Eligible Service Revisions

A final version of a revised Eligible Services List (“ESL”) should be available soon. (Note: the 10/18/2002 version is no longer available on the SLD Web site.) Based on discussions, the major changes will be as follows:

(1) Newly Ineligible – Two services that had been funded in the past will now be treated as ineligible. The most important one, that could affect millions of dollars of funding, is dark fiber – defined as “fiber optic cable for which the service provider has not provided modulating electronics.” This change compounds an already confused situation on the eligibility of fiber WANs for which the SLD is awaiting additional FCC guidance. At the moment, the SLD is unclear as to whether the new ineligibility interpretation on dark fiber will be applied retroactively or begin in FY 2004. The second change involves the ineligibility of voice/video over IP (“VoIP”) “services” (not “equipment”), which must also be clarified.

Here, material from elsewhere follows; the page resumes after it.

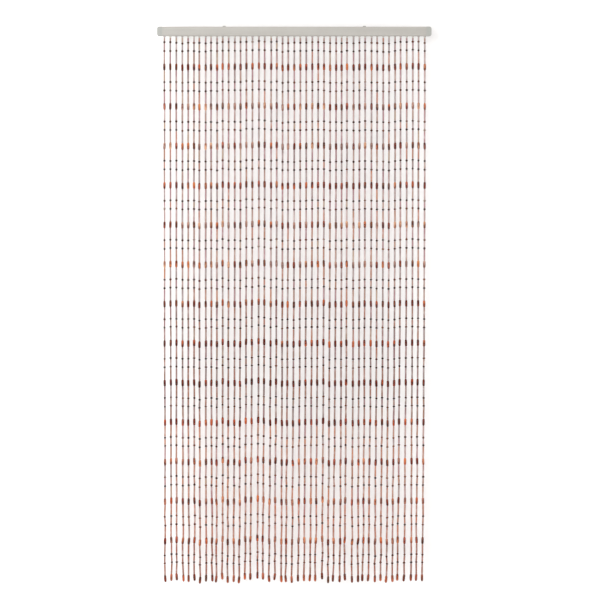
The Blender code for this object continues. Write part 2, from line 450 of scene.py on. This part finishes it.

(2) Newly Eligible – This is the one bright spot! The biggest change is based on the new FCC definition of “educational purpose” that will eliminate ineligibilities based on various administrative and security functions. This will make alarm lines, cellular and paging service for non-instructional personnel eligible beginning in FY 2004. Firewall service or servers, and Web hosting (but not Web creation) are also now eligible.

(3) Tightened Eligibility and/or Clarifications – The language on Maintenance and Technical Support has been changed to stress that only “[b]asic maintenance services are eligible.” Specifically “[e]nd user support is not eligible. Network management services, such as monitoring of bandwidth, are not eligible.” Although the term “basic” is obviously a relative term, this change is apparently meant to curb an attempt by applicants and vendors to incorporate a growing variety of professional support services under the banner of eligible technical and maintenance support. The updated ESL is also expected to clarify the eligibility of UPS, storage, and file server products. Additional clarification is still being sought on the meaning of the duplicate service prohibition, although the SLD suggested that “redundancy” may be key to the definition.

Vendor, Consultant, and ESA Issues

One special area of concern to the SLD, linked tightly with the competitive issues discussed above, is the role of vendors and/or their agents in the E-rate procurement process. Some types of vendor involvement in an applicant’s E-rate application process are now explicitly prohibited; other types are theoretically permitted (if assistance is “vendor neutral”) but are viewed with suspicion and, at a minimum, can lead to long review cycles. Slides used by the SLD included the following specific prohibitions on service providers (“SPs”) or their agents:

 

  • SP or its consultant may not complete a Form 470
  • SP or its consultant may not sign a Form 470
  • SP or its consultant may not file a Form 470
  • SP may not interfere with applicant’s affirmative duty to conduct a fair an open bid process
  • SP may not exert undue influence over an applicant
  • SP may not provide funding for applicant’s undiscounted portion
  • SP may not waive applicant’s undiscounted portion
  • SP may not prepare the RFP
  • SP may not act as technology plan approver

 

State Educational Service Agencies (“ESAs”), may run afoul of the same prohibitions. The SLD has specifically declined to make any distinction between commercial vendors and state-sponsored ESAs. This may force some ESAs to make choices between their roles as E-rate vendors and as providers of a broad range of technology services (including E-rate support).